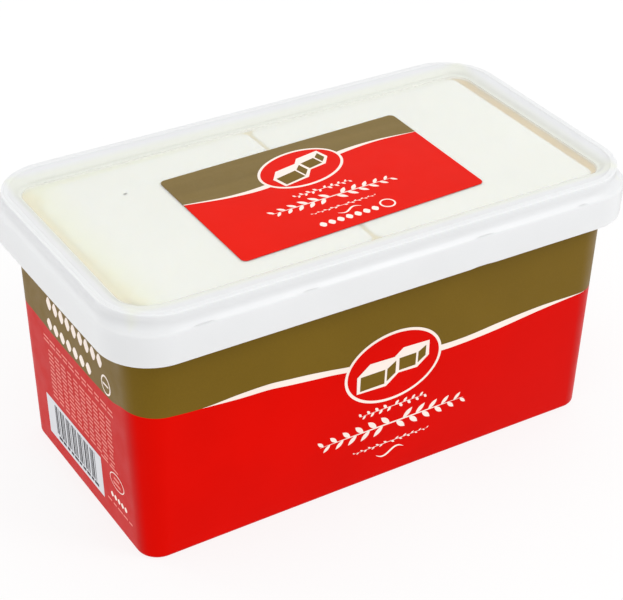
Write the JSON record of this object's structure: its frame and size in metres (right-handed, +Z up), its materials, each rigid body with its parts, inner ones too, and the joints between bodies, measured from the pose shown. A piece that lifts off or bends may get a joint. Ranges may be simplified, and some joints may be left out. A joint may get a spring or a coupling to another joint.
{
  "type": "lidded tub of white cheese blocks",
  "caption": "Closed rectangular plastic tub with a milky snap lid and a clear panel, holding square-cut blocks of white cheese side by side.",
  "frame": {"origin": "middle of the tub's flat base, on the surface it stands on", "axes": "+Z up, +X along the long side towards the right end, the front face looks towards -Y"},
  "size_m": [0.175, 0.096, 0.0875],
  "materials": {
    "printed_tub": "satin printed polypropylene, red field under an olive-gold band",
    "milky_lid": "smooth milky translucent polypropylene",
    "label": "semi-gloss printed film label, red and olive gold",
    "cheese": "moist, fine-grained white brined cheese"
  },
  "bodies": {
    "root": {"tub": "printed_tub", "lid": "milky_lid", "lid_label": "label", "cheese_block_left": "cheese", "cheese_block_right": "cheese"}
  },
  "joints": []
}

-.-.-

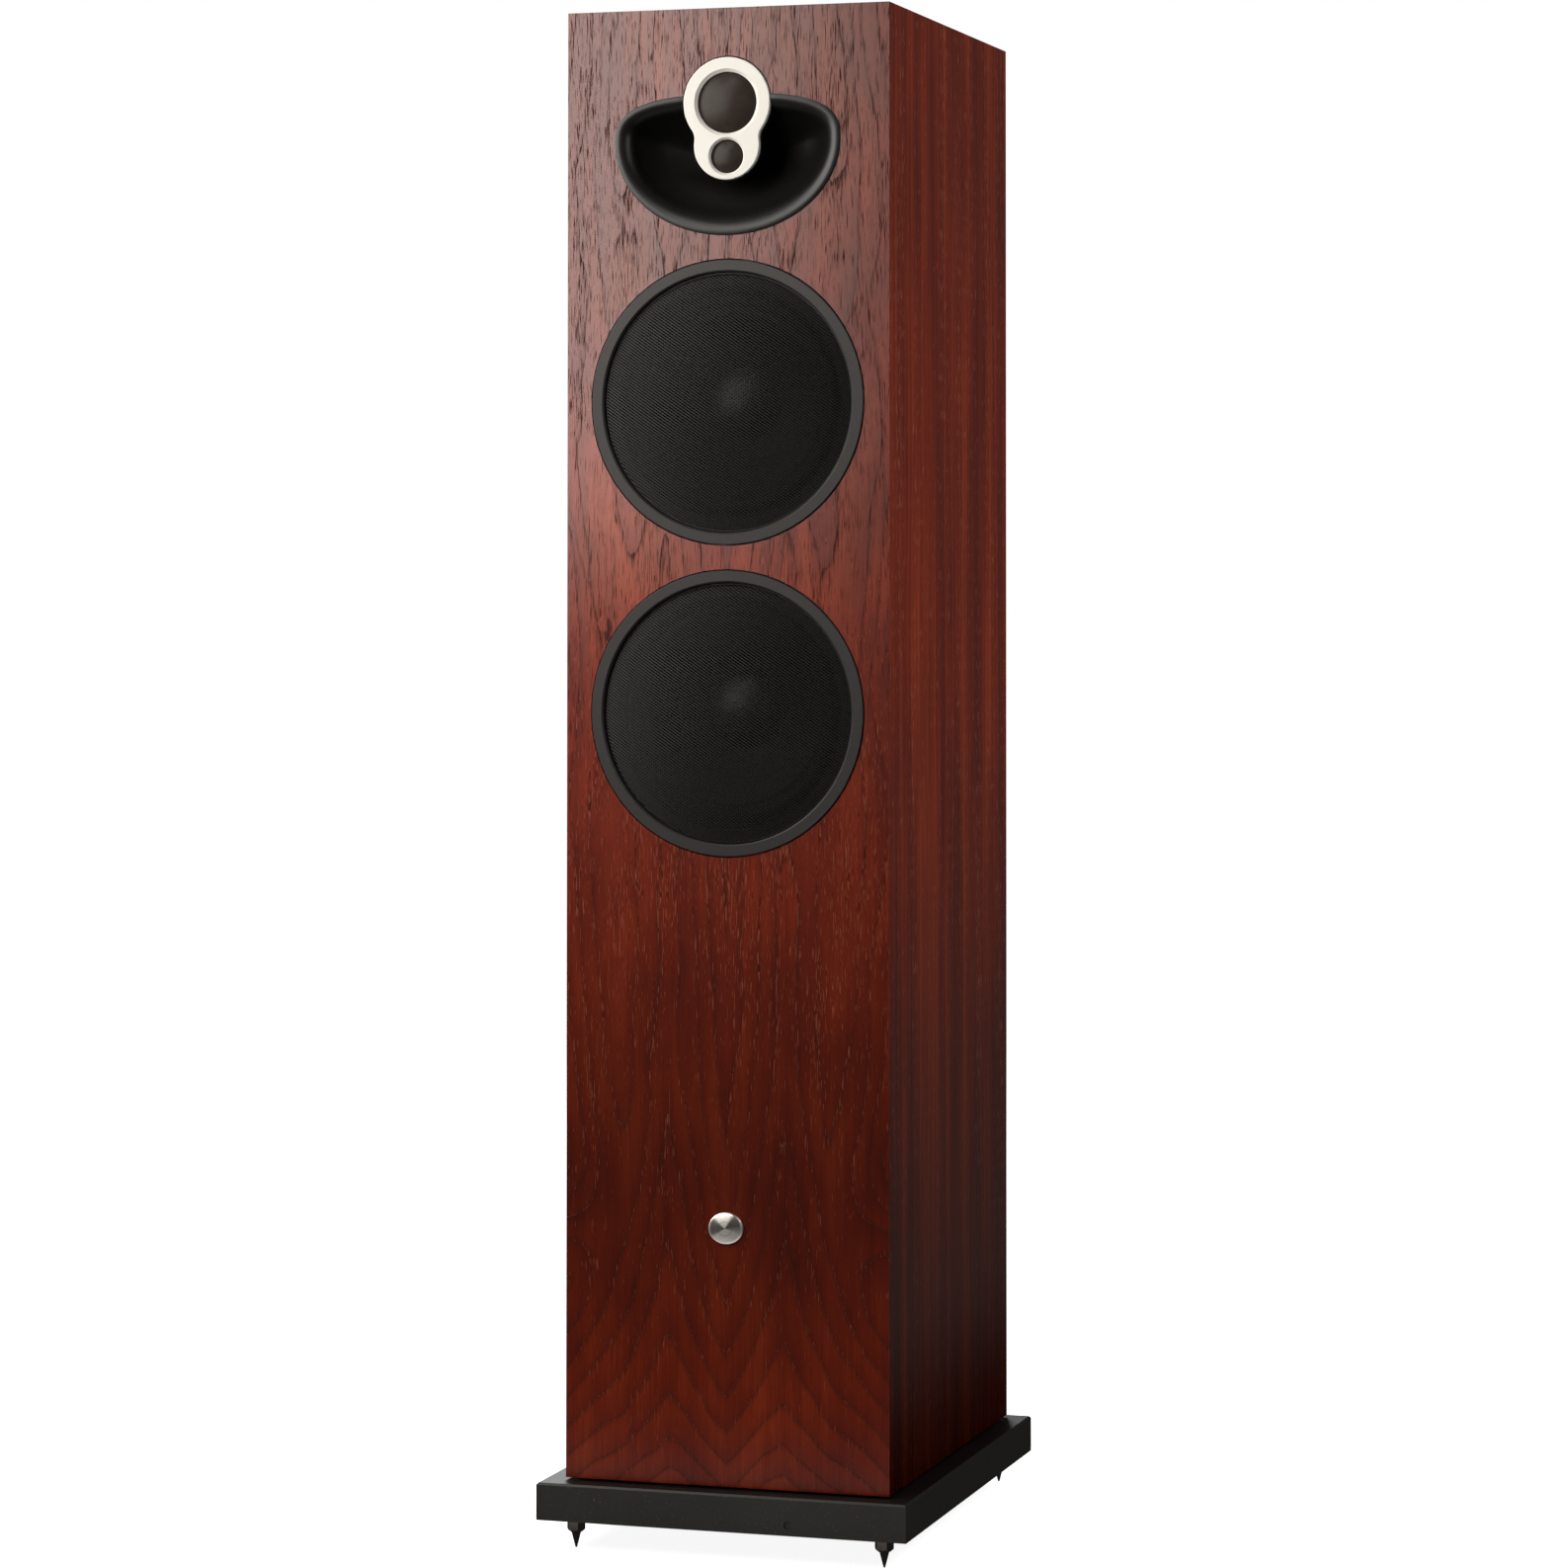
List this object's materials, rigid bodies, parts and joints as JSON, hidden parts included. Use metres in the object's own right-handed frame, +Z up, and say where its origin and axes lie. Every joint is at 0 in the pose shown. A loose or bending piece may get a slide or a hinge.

-.-.-

What you should do ▸ Of all the lines in the listing above, how many include "origin"? Write only the number.

Full response ▸ 2